Truss compared her rival for Tory leadership to the former Labour leader, but what exactly does she fear?

- JEREMY WARNER

‘An escalating trade war with Europe would be far more damaging than a little tax cutting’

Of all the things you can call a Tory chancellor, to compare him to Gordon Brown is perhaps the most insulting. Brown is still a despised figure on the political Right. So it was perhaps no surprise that in this week’s heated TV debate, Liz Truss should hurl just such a barb at her Tory Party leadership rival Rishi Sunak. Working out precisely what she meant by it is, however, another matter. It was by no means clear.

The context of the comparison was Sunak’s refusal to offer immediate tax cuts to help ease the cost of living crisis because of their supposed inflationa­ry effects. This, she asserted, was similar to the approach taken by Brown, the former Labour prime minister and chancellor.

It is possible that Brown did at some stage offer just such an excuse for not cutting taxes, though I have struggled to find it in the cuttings. But inflation was really not a problem during Brown’s chancellor­ship.

On average over his 10-year tenure, it conformed almost exactly with the Bank of England’s inflation target. He didn’t need to worry too much about adding to price pressures through fiscal stimulus.

What Truss may have had more in mind was the way Brown transforme­d the Treasury into an all-powerful institutio­n, dictating domestic policy across the piste, often to the frustratio­n of the prime minister Tony Blair and other department­s of state.

The irony here is of course that when he began his chancellor­ship, Brown was deeply suspicious of the Treasury, which he feared would obstruct his objectives.

Initially, he and his advisers operated within it like a revolution­ary cell, but he soon came to dominate its every corridor; his top mandarins became drunk on the power he bestowed on them.

If Sunak becomes prime minister, the Truss camp fears, then stultifyin­g Treasury orthodoxy will be similarly empowered, and all radical thinking will be crushed from the body politic.

If not that, perhaps it was Brown’s allegedly careful husbandry of the public finances that Truss was talking about, a curious criticism to make of a Tory chancellor since responsibi­lity with the public purse is a key demarcatio­n line between Conservati­ve and Labour government­s. It is one of the curses of Tory administra­tions that they are forced to spend their first years in office clearing up Labour’s mess. Truss, by contrast, seems determined to leave her own mess behind.

As we know, Brown didn’t stick by the fiscal orthodoxy of his early years.
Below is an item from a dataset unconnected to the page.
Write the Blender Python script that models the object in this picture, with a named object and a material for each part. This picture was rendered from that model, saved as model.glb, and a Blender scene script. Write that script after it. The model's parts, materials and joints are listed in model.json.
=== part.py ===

In the second half of his tenure at the Treasury, he found ways of driving a coach and horses through his own fiscal rules. By the end of the cycle he was running budget deficits more suited to its recession-bound beginnings. The subsequent financial crisis was in no way caused by this fiscal incontinen­ce, but it cruelly exposed a government that had been spending way beyond its means.
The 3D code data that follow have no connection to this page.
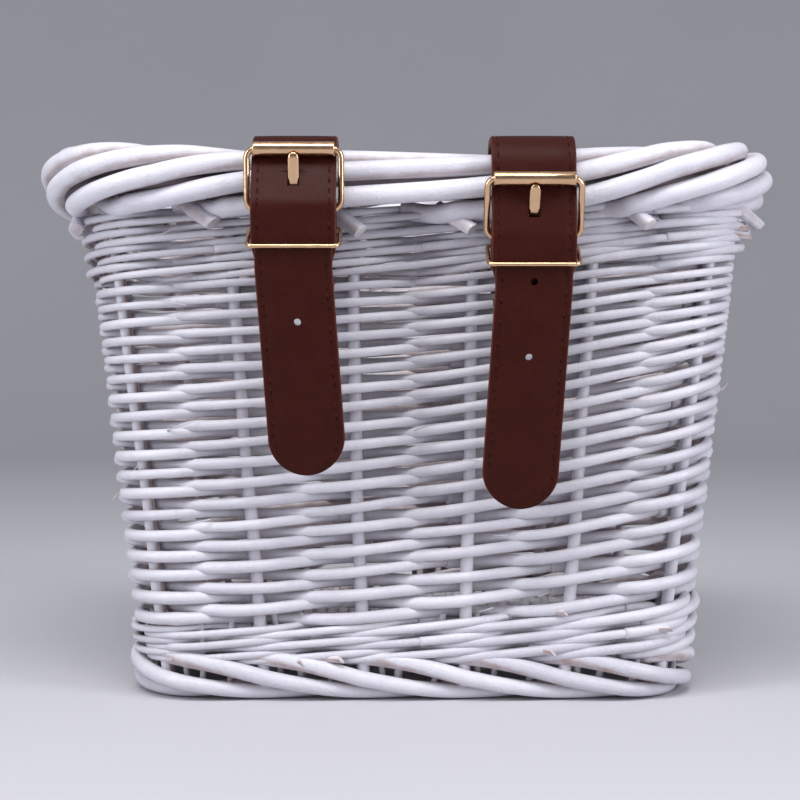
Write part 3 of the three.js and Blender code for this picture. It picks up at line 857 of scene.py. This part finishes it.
# How far below the pivot bar each strap turns into the wall, where its keeper sits and
# where its tip hangs, and which way the tail leans.
STRAPS = [
    {"name": "left", "run": 18, "keeper": 12, "tip": 91, "inward": 1},
    {"name": "right", "run": 16, "keeper": 9, "tip": 94, "inward": -1},
]


def ahead(heading):
    """The direction of a heading in the route's plane."""
    return np.array([math.cos(heading), math.sin(heading)])


def left_of(heading):
    """The direction to the left of a heading, which is a strap's outer side."""
    return np.array([-math.sin(heading), math.cos(heading)])


def belt(circles, step=1.4):
    """A belt drawn clockwise round circles: its points, each with its heading."""
    headings = []
    for (a, ra), (b, rb) in zip(circles, circles[1:]):
        between = b - a
        angle = math.atan2(between[1], between[0])
        headings.append(angle - math.asin((ra - rb) / np.linalg.norm(between)))
    stations = []
    for i, (centre, radius) in enumerate(circles):
        into = headings[max(i - 1, 0)]
        out = headings[min(i, len(headings) - 1)]
        sweep = (into - out) % (2 * math.pi) if radius > 0 else 0
        steps = max(1, math.ceil(sweep * max(radius, 3) / step)) if radius > 0 else 0
        for k in range(steps + 1):
            heading = into - (sweep * k / steps if steps else 0)
            stations.append((centre + radius * left_of(heading), heading))
        if i + 1 < len(circles):
            start = stations[-1][0]
            following, next_radius = circles[i + 1]
            finish = following + next_radius * left_of(out)
            count = int(np.linalg.norm(finish - start) / step)
            for k in range(1, count):
                stations.append((start + (finish - start) * k / count, out))
    return stations


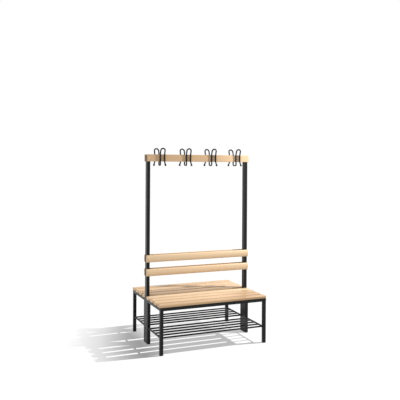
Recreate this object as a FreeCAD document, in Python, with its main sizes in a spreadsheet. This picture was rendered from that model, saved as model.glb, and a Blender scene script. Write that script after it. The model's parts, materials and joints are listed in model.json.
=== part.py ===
"""Double-sided changing room bench, millimetres, +Z up.

The origin is the middle of the footprint, on the floor.  X runs along the bench and Y across it,
from the front seat (negative Y) to the back seat (positive Y).  Two rectangular uprights carry the
hook rail and two backrest levels, each a pair of beech slats that sandwich the uprights.  On each
side a welded seat frame of square tube is bolted to the uprights and carries four beech slats and a
shoe rack of round rods.
"""
import FreeCAD, Part
import math
import os
import re

import Sketcher

VECTOR = FreeCAD.Vector
UP = VECTOR(0, 0, 1)
HALF_TURN = 180
QUARTER_TURN = 90
TINY = 0.0001

SIZES = (
    # Seat frames
    ("frame_length", 982, "outer length of the steel frame along X"),
    ("frame_depth", 780, "front face of the front legs to rear face of the back legs"),
    ("tube", 28, "side of the square seat frame tube"),
    ("wall", 2, "wall of every tube"),
    ("tube_corner", 2.5, "outer corner radius of every tube"),
    ("seat_base", 391, "top of the seat frame, where the slats lie"),
    # Uprights
    ("upright_depth", 50, "side of the upright tube along Y"),
    ("cap_drop", 5, "how far the upright's cap stays under the top of the hook rail"),
    # Glides and caps
    ("glide_height", 5, "visible part of a floor glide"),
    ("cap_height", 3, "visible part of an upright cap"),
    ("insert_depth", 16, "part of a glide or cap that sits in its tube"),
    ("insert_wall", 2.5, "wall of that part"),
    ("insert_fit", 0.3, "gap round that part, each side"),
    ("insert_edge", 1.5, "rounded outer edge of a glide or cap"),
    # Seat slats
    ("slat_overhang", 5, "how far every slat reaches past the frame at each end"),
    ("seat_slats", 4, "slats on each seat"),
    ("slat_gap", 27.7, "gap between two seat slats"),
    ("slat_thick", 22, "thickness of a seat slat"),
    ("slat_margin", 1, "seat slats to the outer edge of their frame"),
    ("slat_round", 8, "rounded upper edges of a seat slat"),
    ("end_round", 10, "rounded upright corners of a seat slat"),
    # Backrest and hook rail slats
    ("back_height", 62, "height of a backrest or hook rail slat"),
    ("back_thick", 20, "thickness of a backrest or hook rail slat"),
    ("back_crown", 6.5, "how far the outer face of a backrest slat falls towards its long edges"),
    ("back_round", 8, "rounded edges of a backrest slat"),
    ("rail_round", 3, "rounded edges of a hook rail slat"),
    ("back_base", 586, "underside of the lower backrest"),
    ("back_gap", 59, "gap between the two backrest levels"),
    ("rail_top", 1650, "top of the hook rail"),
    # Hooks
    ("hooks", 4, "hooks on the rail"),
    ("hook_end", 122, "middle of the outer hook to the end of the frame"),
    ("wire", 12, "diameter of the hook wire"),
    ("hook_fit", 0.2, "gap between hook wire and slat"),
    ("arch_width", 40, "distance between the two legs of an arch, at the wire's middle"),
    ("hook_shift", 8.5, "middle of an arch to the middle of its hook, along X"),
    ("arch_rise", 52, "middle of the arch's wire above the rail"),
    ("arch_lean", 16, "how far the arch leans out from its legs"),
    ("neck_rise", 3, "where the legs start to lean, above the rail"),
    ("flare_drop", 2, "where the legs start to flare, below the rail"),
    ("bow_drop", 18, "widest place of the bow, below the rail"),
    ("bow_bulge", 11, "how far the bow bulges out there"),
    ("bow_floor", 33, "lowest run of the bow's wire, below the rail"),
    ("bow_inset", 10, "end of that run, inside the legs"),
    ("tip_drop", 31, "middle of the ball tip, below the rail"),
    ("tip_reach", 22, "middle of the ball tip, out from its leg"),
    ("tip_ball", 18, "diameter of the ball tip"),
    ("tip_fit", 0.1, "gap between the wire and the ball tip's hole"),
    ("neck_bend", 40, "bend radius where the legs lean"),
    ("flare_bend", 18, "bend radius where the legs flare"),
    ("bow_bend", 12, "bend radius at the widest place of the bow"),
    ("floor_bend", 24, "bend radius at the foot of the bow"),
    ("stud", 6, "diameter of the stud welded to each leg"),
    ("stud_tail", 2, "stud showing past its nut"),
    ("nut_width", 10, "width across flats of a stud's nut"),
    ("nut_height", 5, "height of that nut"),
    # Shoe racks
    ("rack_height", 137, "middle of the rack's rods above the floor"),
    ("rod", 14, "diameter of the rack's rods"),
    ("rack_rods", 5, "long rods in a rack"),
    ("rack_margin", 8, "middle of the outer long rod to the face of the leg beside it"),
    ("rod_plug", 3, "how far the end rods reach past the leg's wall"),
    ("rod_fit", 0.3, "gap round an end rod in its hole"),
    # Bolts through the columns
    ("column_bolt", 8, "diameter of a bolt through the column"),
    ("bolt_low", 74, "height of the lower bolts"),
    ("bolt_high", 310, "height of the upper bolts"),
    ("bolt_head", 15, "diameter of a bolt's mushroom head or cap nut"),
    ("bolt_head_height", 5, "height of that head"),
    ("cap_nut_height", 10, "height of the cap nut"),
    ("bolt_fit", 0.3, "gap round every bolt, sleeve and stud"),
    ("overrun", 1, "how far a cut runs past the face that it opens"),
    # Connectors through the backrests and the rail
    ("connector", 6, "diameter of a connector bolt"),
    ("sleeve", 8, "outer diameter of its sleeve nut"),
    ("sleeve_length", 30, "length of the sleeve nut's barrel"),
    ("thread_grip", 18, "depth of the bolt in the sleeve nut"),
    ("connector_head", 13, "diameter of both heads"),
    ("connector_head_height", 2, "thickness of both heads"),
    ("plug", 14, "diameter of the beech plug over a head"),
    ("plug_height", 6, "thickness of the plug"),
    ("plug_fit", 0.1, "gap round the plug"),
    # Seat slat screws
    ("screw", 5, "diameter of a seat slat's screw"),
    ("screw_bite", 16, "depth of the screw in its slat"),
    ("screw_head", 10, "diameter of the screw's head"),
    ("screw_head_height", 3, "height of the screw's head"),
    ("pilot_fit", 0.1, "gap round the screw in its slat"),
)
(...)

Here again, the comparison between Sunak and Brown looks less than appropriat­e. Brown’s response to the financial crisis was to embark on a major fiscal stimulus, and then to oppose the fiscal consolidat­ion urged on Britain by the Internatio­nal Monetary Fund as premature. In this sense, Truss is in fact rather more like Brown than Sunak, who by contrast, appears to be much more out of the George Osborne mould.

Osborne ordered a big fiscal consolidat­ion right into the teeth of the post-financial crisis recession, and even argued at one stage that by giving internatio­nal investors greater confidence in the UK economy, such a process might be considered “expansiona­ry”. Sunak’s line of argument is not so dissimilar.

As it is, the proposed £30bn Truss stimulus might be considered rather less appropriat­e than Brown’s. On the assumption that Truss becomes the next prime minister, she’ll be looking at a similar black hole in the public finances as that faced by Brown. But she will also have an overheated labour market to contend with.

Brown, by contrast, faced a serious recession and steeply rising unemployme­nt. At this stage, Truss doesn’t have to worry about either of these things. The IMF’S latest forecasts for the UK economy, which factor in Sunak’s planned tax raid, make depressing reading, but they do not point to a deep recession.

To be stimulatin­g demand when the labour market is as tight as it is doesn’t obviously look sensible. Sunak is right to argue that it will lead to higher mortgage rates, even if citing 7pc is massively overegging it. In any case, the focus in the leadership debate on tax cuts versus fiscal consolidat­ion is in some respects beside the point.

Either way, the difference is going to be marginal. Sunak overstates his case by insisting that Truss’s reversal of his tax rises would result in a fiscal meltdown.

Unfortunat­ely, there are much more serious threats out there than the damage wrought by unfunded tax cuts. Simon French, chief economist at Panmure Gordon, describes the turf war over whether tax cuts are inflationa­ry as “a little like arguing over the curtains in the Colosseum as Rome burns”.

An escalating trade war with Europe would be much more damaging to business confidence in the UK than a little tax cutting. So would messing around with Bank of England independen­ce, which some of Truss’s supporters have hinted at.

We were little the wiser after this week’s debate on what Truss really wants to do. That in itself might be a cause for concern.

Truss complains that the Government is too risk averse, but then risk taking is for business and finance, not government. The function of the state is instead to provide stability and order, not to gamble with the nation’s future.

Still, there is this to be said for what we know of the Truss approach. The IMF says that risks to the economic outlook are overwhelmi­ngly tilted to the downside, with a sudden stop in Russian gas exports to Europe and a further lockdown-induced slowdown in China listed among any number of threats to the global economy.

Therefore, if any of these things come to pass, then the Truss tax cuts may even look quite smart.